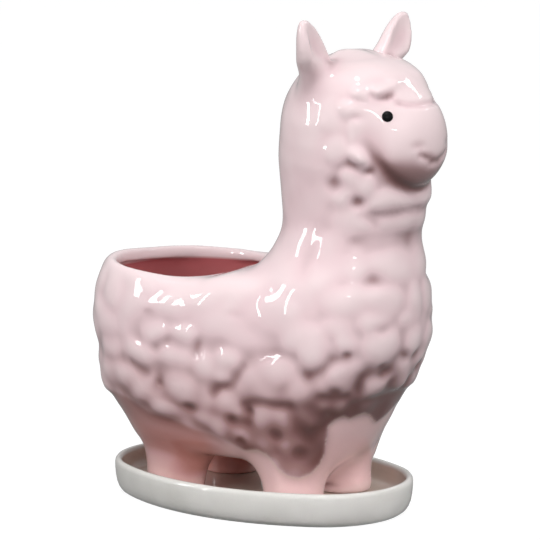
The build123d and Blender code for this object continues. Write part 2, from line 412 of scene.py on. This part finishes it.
chest_locks_px = (
    (300, 343, 17, 14, 1.8), (273, 373, 19, 14, 2.8), (313, 352, 13, 18, 2.5), (342, 345, 13, 11, 1.8),
    (341, 379, 14, 14, 3.2), (324, 387, 12, 10, 2.2), (342, 408, 10, 8, 1.8), (372, 389, 16, 9, 2.6),
    (402, 372, 8, 12, 3.0), (380, 347, 17, 14, 2.5), (413, 343, 8, 14, 2.5), (260, 438, 9, 14, 1.7),
    (284, 420, 14, 13, 2.2), (290, 441, 14, 13, 1.7), (309, 417, 12, 10, 2.0), (321, 406, 10, 8, 1.8),
    (300, 462, 20, 16, 0.8), (316, 446, 12, 12, 0.8), (298, 396, 16, 14, 2.2), (282, 397, 10, 10, 1.4),
    (353, 366, 10, 9, 1.8), (365, 404, 10, 8, 1.4), (391, 405, 10, 9, 1.4), (388, 383, 8, 8, 0.9),
)
neck_locks_px = (
    (396, 200, 26, 10, 3.0), (350, 226, 17, 15, 2.0), (392, 232, 20, 14, 2.2), (396, 265, 19, 16, 2.5),
    (386, 301, 19, 14, 2.5), (346, 304, 18, 14, 2.1), (352, 265, 16, 16, 1.7), (414, 300, 8, 16, 2.7),
    (326, 270, 14, 16, 1.2), (372, 324, 15, 9, 2.0), (410, 318, 9, 10, 2.1), (337, 327, 15, 10, 1.8),
    (345, 197, 11, 10, 1.8), (352, 181, 10, 9, 1.7), (365, 190, 8, 9, 1.8), (333, 247, 13, 12, 1.2),
)
head_locks_px = (
    (381, 89, 11, 7, 4.4), (363, 93, 9, 6, 3.2), (413, 95, 22, 8, 5.4), (353, 111, 12, 8, 3.3),
    (357, 133, 8, 13, 3.2), (367, 153, 15, 11, 6.2), (379, 161, 6, 6, 1.4), (352, 52, 17, 6, 2.0),
    (338, 152, 12, 12, 1.4), (333, 118, 12, 14, 0.9), (366, 168, 8, 6, 1.7), (427, 96, 13, 7, 5.6),
)
# One row for each pressed pit: across, down, half width and half height in px, depth in mm
pits_px = (
    (147, 312, 6, 4, 0.5), (190, 407, 5, 4, 1.6), (159, 383, 4, 4, 1.2), (250, 411, 4, 4, 1.2),
    (232, 420, 4, 4, 1.2), (242, 441, 4, 4, 1.2), (277, 436, 5, 5, 1.3), (300, 453, 6, 6, 1.2),
    (335, 392, 5, 4, 1.2), (384, 374, 6, 5, 2.2), (382, 366, 4, 3, 1.0), (405, 357, 4, 5, 1.2),
    (359, 389, 5, 7, 1.6), (347, 357, 5, 5, 1.6), (335, 187, 9, 9, 1.5), (358, 203, 9, 6, 1.6),
    (375, 282, 11, 8, 1.4), (382, 330, 8, 5, 0.8), (369, 172, 4, 3, 1.4), (357, 158, 7, 4, 0.8),
    (233, 315, 6, 4, 0.4), (178, 325, 5, 4, 0.3), (355, 118, 6, 3, 0.7), (355, 242, 7, 5, 0.5),
    (419, 147, 7, 4, 0.7),
)
# Pressed lines: depth in mm, half width in px, then their points across and down in px
creases_px = (
    (1.2, 2.6, ((155, 347), (160, 342), (166, 340))),
    (1.2, 2.6, ((197, 343), (196, 355))),
    (1.0, 2.4, ((133, 363), (140, 368), (147, 373))),
    (1.2, 2.6, ((155, 387), (160, 379))),
    (1.9, 2.8, ((214, 393), (221, 388), (232, 385), (238, 376), (243, 367))),
    (1.9, 2.6, ((245, 406), (254, 402), (264, 402), (276, 405), (290, 406))),
    (0.9, 3.0, ((265, 356), (279, 354), (293, 357))),
    (1.9, 3.4, ((308, 377), (318, 372), (327, 367), (337, 362), (348, 361))),
    (1.1, 2.2, ((333, 341), (335, 347), (338, 353))),
    (1.3, 2.6, ((322, 397), (334, 396), (346, 396))),
    (1.5, 2.6, ((365, 398), (376, 397), (386, 395), (396, 391), (404, 384), (408, 377))),
    (2.0, 3.4, ((310, 438), (316, 431), (324, 425), (334, 419), (343, 412), (350, 405))),
    (1.2, 2.6, ((362, 217), (368, 220), (375, 225))),
    (0.9, 4.0, ((374, 214), (386, 214), (398, 213), (410, 212))),
    (0.7, 4.0, ((322, 322), (338, 323), (354, 322))),
    (3.2, 1.7, ((372, 96), (379, 98), (387, 98), (393, 96))),
    (3.6, 1.7, ((398, 103), (409, 105), (421, 105), (433, 103))),
    (2.4, 1.8, ((431, 163), (437, 161), (442, 157), (446, 152))),
)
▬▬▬
**SET EXERCISE**
Extract each line of the material exactly as it stands.

**TASK OUTPUT**
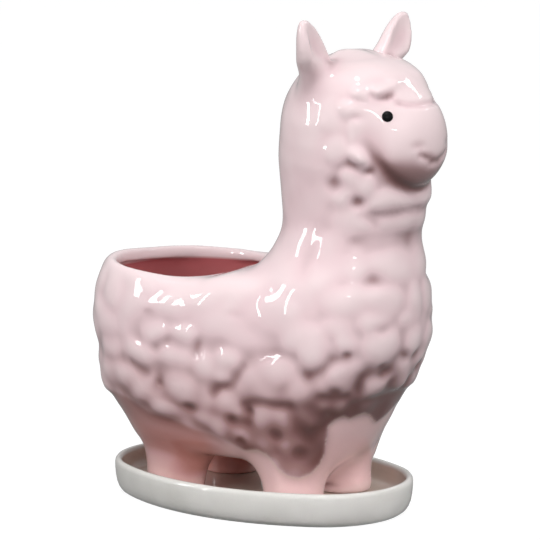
The build123d and Blender code for this object continues. Write part 2, from line 412 of scene.py on. This part finishes it.
chest_locks_px = (
    (300, 343, 17, 14, 1.8), (273, 373, 19, 14, 2.8), (313, 352, 13, 18, 2.5), (342, 345, 13, 11, 1.8),
    (341, 379, 14, 14, 3.2), (324, 387, 12, 10, 2.2), (342, 408, 10, 8, 1.8), (372, 389, 16, 9, 2.6),
    (402, 372, 8, 12, 3.0), (380, 347, 17, 14, 2.5), (413, 343, 8, 14, 2.5), (260, 438, 9, 14, 1.7),
    (284, 420, 14, 13, 2.2), (290, 441, 14, 13, 1.7), (309, 417, 12, 10, 2.0), (321, 406, 10, 8, 1.8),
    (300, 462, 20, 16, 0.8), (316, 446, 12, 12, 0.8), (298, 396, 16, 14, 2.2), (282, 397, 10, 10, 1.4),
    (353, 366, 10, 9, 1.8), (365, 404, 10, 8, 1.4), (391, 405, 10, 9, 1.4), (388, 383, 8, 8, 0.9),
)
neck_locks_px = (
    (396, 200, 26, 10, 3.0), (350, 226, 17, 15, 2.0), (392, 232, 20, 14, 2.2), (396, 265, 19, 16, 2.5),
    (386, 301, 19, 14, 2.5), (346, 304, 18, 14, 2.1), (352, 265, 16, 16, 1.7), (414, 300, 8, 16, 2.7),
    (326, 270, 14, 16, 1.2), (372, 324, 15, 9, 2.0), (410, 318, 9, 10, 2.1), (337, 327, 15, 10, 1.8),
    (345, 197, 11, 10, 1.8), (352, 181, 10, 9, 1.7), (365, 190, 8, 9, 1.8), (333, 247, 13, 12, 1.2),
)
head_locks_px = (
    (381, 89, 11, 7, 4.4), (363, 93, 9, 6, 3.2), (413, 95, 22, 8, 5.4), (353, 111, 12, 8, 3.3),
    (357, 133, 8, 13, 3.2), (367, 153, 15, 11, 6.2), (379, 161, 6, 6, 1.4), (352, 52, 17, 6, 2.0),
    (338, 152, 12, 12, 1.4), (333, 118, 12, 14, 0.9), (366, 168, 8, 6, 1.7), (427, 96, 13, 7, 5.6),
)
# One row for each pressed pit: across, down, half width and half height in px, depth in mm
pits_px = (
    (147, 312, 6, 4, 0.5), (190, 407, 5, 4, 1.6), (159, 383, 4, 4, 1.2), (250, 411, 4, 4, 1.2),
    (232, 420, 4, 4, 1.2), (242, 441, 4, 4, 1.2), (277, 436, 5, 5, 1.3), (300, 453, 6, 6, 1.2),
    (335, 392, 5, 4, 1.2), (384, 374, 6, 5, 2.2), (382, 366, 4, 3, 1.0), (405, 357, 4, 5, 1.2),
    (359, 389, 5, 7, 1.6), (347, 357, 5, 5, 1.6), (335, 187, 9, 9, 1.5), (358, 203, 9, 6, 1.6),
    (375, 282, 11, 8, 1.4), (382, 330, 8, 5, 0.8), (369, 172, 4, 3, 1.4), (357, 158, 7, 4, 0.8),
    (233, 315, 6, 4, 0.4), (178, 325, 5, 4, 0.3), (355, 118, 6, 3, 0.7), (355, 242, 7, 5, 0.5),
    (419, 147, 7, 4, 0.7),
)
# Pressed lines: depth in mm, half width in px, then their points across and down in px
creases_px = (
    (1.2, 2.6, ((155, 347), (160, 342), (166, 340))),
    (1.2, 2.6, ((197, 343), (196, 355))),
    (1.0, 2.4, ((133, 363), (140, 368), (147, 373))),
    (1.2, 2.6, ((155, 387), (160, 379))),
    (1.9, 2.8, ((214, 393), (221, 388), (232, 385), (238, 376), (243, 367))),
    (1.9, 2.6, ((245, 406), (254, 402), (264, 402), (276, 405), (290, 406))),
    (0.9, 3.0, ((265, 356), (279, 354), (293, 357))),
    (1.9, 3.4, ((308, 377), (318, 372), (327, 367), (337, 362), (348, 361))),
    (1.1, 2.2, ((333, 341), (335, 347), (338, 353))),
    (1.3, 2.6, ((322, 397), (334, 396), (346, 396))),
    (1.5, 2.6, ((365, 398), (376, 397), (386, 395), (396, 391), (404, 384), (408, 377))),
    (2.0, 3.4, ((310, 438), (316, 431), (324, 425), (334, 419), (343, 412), (350, 405))),
    (1.2, 2.6, ((362, 217), (368, 220), (375, 225))),
    (0.9, 4.0, ((374, 214), (386, 214), (398, 213), (410, 212))),
    (0.7, 4.0, ((322, 322), (338, 323), (354, 322))),
    (3.2, 1.7, ((372, 96), (379, 98), (387, 98), (393, 96))),
    (3.6, 1.7, ((398, 103), (409, 105), (421, 105), (433, 103))),
    (2.4, 1.8, ((431, 163), (437, 161), (442, 157), (446, 152))),
)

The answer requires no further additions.